:: STATED GOAL ::
Count how many lines below include the string "handed", and give that number without anything else.

:: INFORMATION GIVEN ::
......

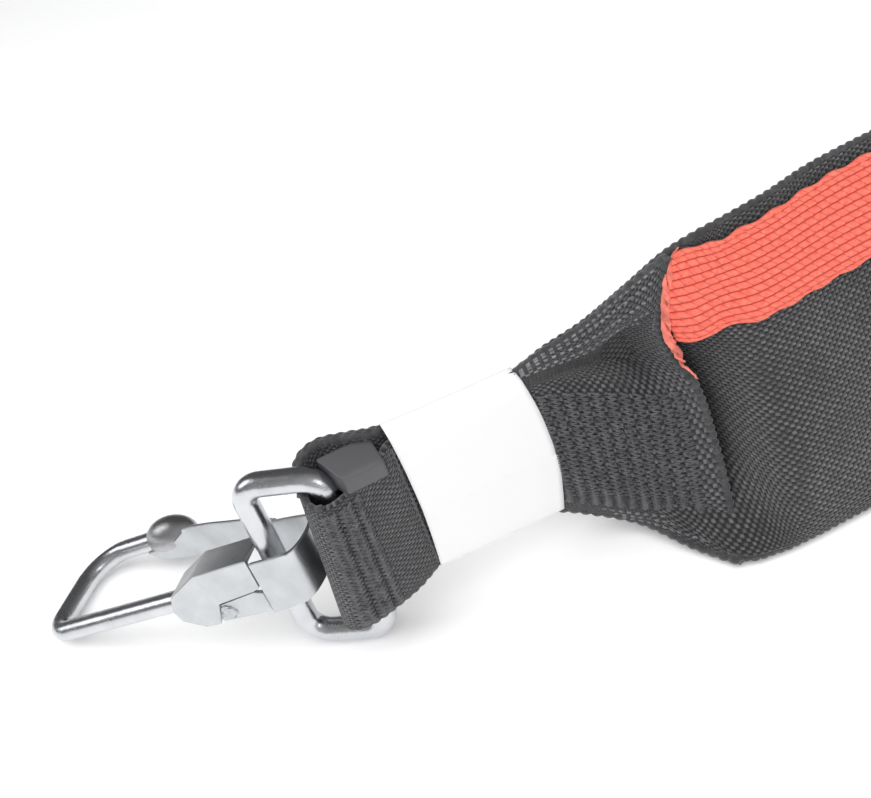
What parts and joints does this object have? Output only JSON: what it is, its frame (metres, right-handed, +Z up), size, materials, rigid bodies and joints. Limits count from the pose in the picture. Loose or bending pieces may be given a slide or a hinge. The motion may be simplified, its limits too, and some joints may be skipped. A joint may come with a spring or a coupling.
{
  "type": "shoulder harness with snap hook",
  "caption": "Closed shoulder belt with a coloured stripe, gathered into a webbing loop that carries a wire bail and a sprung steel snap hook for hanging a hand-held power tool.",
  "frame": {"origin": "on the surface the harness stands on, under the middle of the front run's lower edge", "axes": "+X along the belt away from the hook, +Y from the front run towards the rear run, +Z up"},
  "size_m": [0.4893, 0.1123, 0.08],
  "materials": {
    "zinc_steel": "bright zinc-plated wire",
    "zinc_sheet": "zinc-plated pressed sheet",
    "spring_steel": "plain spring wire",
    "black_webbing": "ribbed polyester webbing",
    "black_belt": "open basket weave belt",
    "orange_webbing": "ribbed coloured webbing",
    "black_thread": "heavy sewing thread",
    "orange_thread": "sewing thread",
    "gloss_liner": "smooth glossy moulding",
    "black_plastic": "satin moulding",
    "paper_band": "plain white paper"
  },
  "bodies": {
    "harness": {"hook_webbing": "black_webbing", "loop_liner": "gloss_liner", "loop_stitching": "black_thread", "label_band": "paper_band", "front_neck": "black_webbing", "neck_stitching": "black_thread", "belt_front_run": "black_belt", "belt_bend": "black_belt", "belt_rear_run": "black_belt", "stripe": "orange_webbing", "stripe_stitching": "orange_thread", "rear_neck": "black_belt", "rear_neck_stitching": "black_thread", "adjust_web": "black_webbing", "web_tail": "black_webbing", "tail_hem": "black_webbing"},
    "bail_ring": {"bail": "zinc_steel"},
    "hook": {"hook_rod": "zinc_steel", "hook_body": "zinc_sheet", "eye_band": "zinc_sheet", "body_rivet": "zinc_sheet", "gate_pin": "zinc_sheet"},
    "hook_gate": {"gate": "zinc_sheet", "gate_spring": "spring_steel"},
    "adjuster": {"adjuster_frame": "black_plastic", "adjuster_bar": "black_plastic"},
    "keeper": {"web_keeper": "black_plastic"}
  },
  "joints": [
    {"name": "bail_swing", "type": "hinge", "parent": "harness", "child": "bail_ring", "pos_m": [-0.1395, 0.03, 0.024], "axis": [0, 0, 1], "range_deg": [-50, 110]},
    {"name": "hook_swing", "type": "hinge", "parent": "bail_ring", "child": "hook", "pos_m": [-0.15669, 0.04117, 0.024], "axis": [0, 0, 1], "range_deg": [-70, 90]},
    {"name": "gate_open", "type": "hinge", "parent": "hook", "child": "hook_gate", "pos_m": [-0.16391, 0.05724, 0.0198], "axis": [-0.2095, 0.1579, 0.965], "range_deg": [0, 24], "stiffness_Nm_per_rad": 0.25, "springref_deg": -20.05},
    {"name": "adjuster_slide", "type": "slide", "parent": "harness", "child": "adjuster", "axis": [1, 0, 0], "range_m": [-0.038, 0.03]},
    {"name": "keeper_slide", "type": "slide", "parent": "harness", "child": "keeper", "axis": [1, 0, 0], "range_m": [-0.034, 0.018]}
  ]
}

......

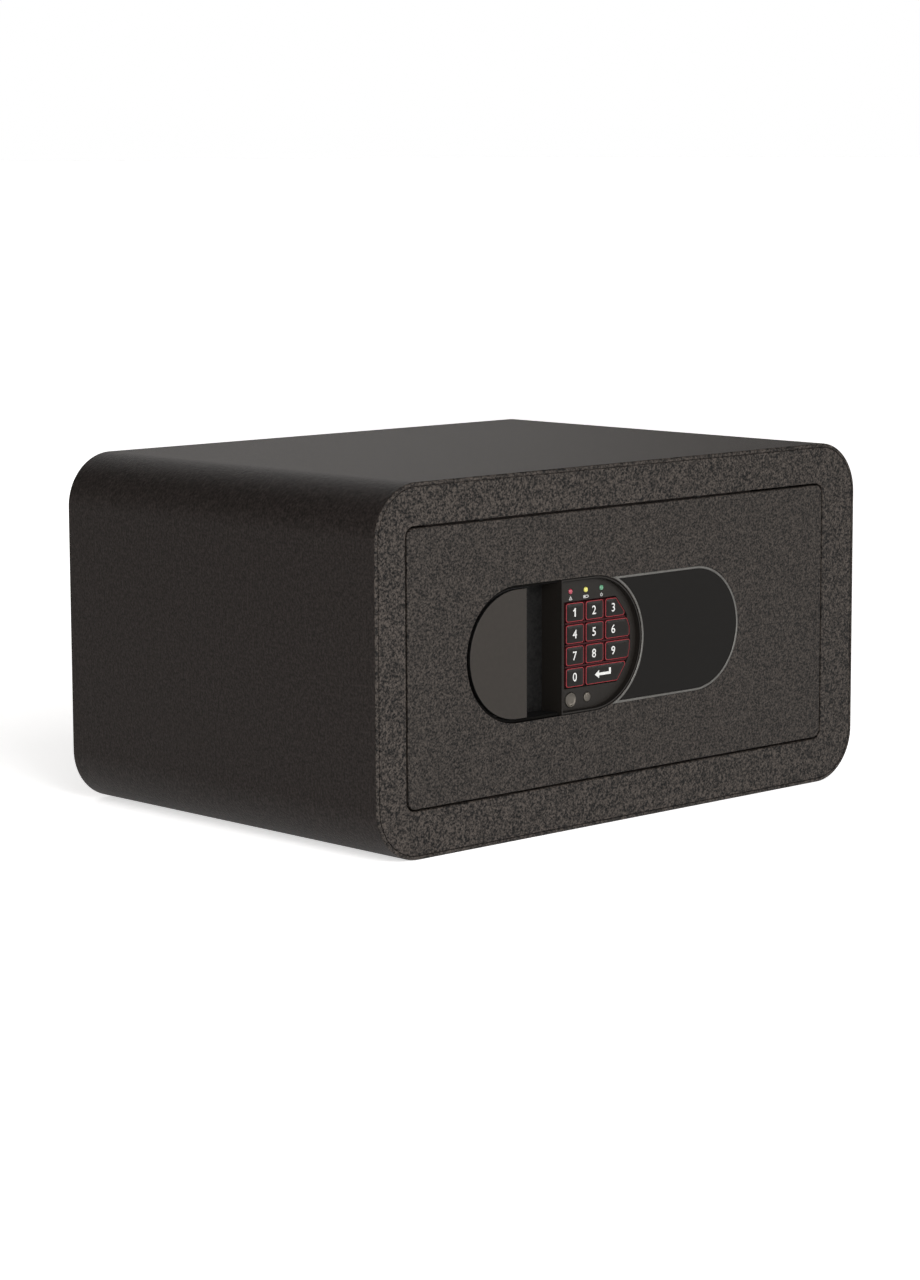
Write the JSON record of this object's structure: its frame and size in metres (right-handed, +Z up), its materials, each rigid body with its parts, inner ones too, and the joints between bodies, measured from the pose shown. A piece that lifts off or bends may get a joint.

......

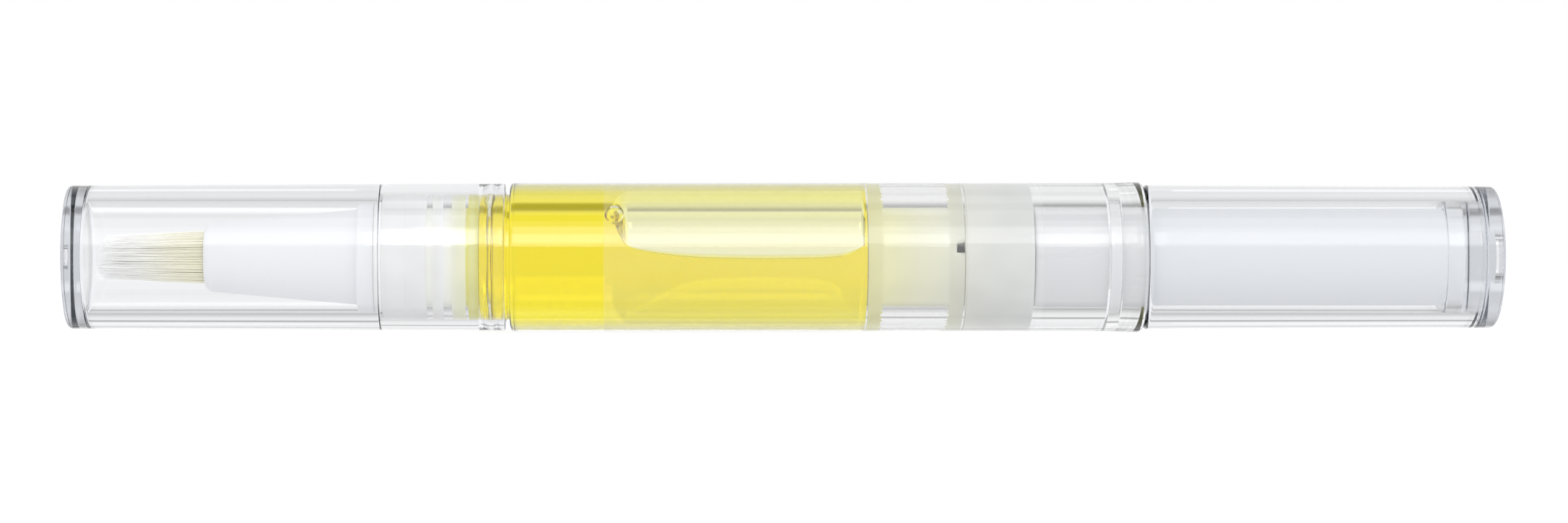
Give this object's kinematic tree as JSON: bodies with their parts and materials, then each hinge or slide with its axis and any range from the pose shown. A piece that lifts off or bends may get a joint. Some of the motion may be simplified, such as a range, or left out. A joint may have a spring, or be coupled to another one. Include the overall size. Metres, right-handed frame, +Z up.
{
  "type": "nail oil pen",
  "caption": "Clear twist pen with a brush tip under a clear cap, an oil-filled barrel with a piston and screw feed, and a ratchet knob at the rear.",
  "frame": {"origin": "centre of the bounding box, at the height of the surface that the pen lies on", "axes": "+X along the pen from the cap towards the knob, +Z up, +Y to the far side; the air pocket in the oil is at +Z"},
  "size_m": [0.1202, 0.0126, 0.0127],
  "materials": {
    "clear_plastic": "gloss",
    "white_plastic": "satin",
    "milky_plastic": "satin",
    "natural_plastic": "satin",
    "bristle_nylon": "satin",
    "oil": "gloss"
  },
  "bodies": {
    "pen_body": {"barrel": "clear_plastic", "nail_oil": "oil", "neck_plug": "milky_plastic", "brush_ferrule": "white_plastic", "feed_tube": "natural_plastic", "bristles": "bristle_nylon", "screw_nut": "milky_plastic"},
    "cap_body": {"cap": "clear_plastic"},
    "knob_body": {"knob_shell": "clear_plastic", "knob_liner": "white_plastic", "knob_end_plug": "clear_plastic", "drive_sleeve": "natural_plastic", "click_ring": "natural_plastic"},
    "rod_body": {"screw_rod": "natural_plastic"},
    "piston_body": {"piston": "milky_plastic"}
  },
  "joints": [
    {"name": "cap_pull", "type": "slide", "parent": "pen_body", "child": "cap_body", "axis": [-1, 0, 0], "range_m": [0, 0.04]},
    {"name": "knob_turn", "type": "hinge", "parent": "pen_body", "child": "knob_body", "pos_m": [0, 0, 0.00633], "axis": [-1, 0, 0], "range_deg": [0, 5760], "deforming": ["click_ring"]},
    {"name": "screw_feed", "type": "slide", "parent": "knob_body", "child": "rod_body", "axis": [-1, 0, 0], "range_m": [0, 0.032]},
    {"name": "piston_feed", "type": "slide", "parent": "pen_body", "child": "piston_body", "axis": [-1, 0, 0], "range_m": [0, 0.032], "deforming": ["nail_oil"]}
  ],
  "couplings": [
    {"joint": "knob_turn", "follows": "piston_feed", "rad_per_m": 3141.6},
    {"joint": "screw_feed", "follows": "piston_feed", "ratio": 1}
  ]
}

......

:: RESULT FOR THIS EXERCISE ::
3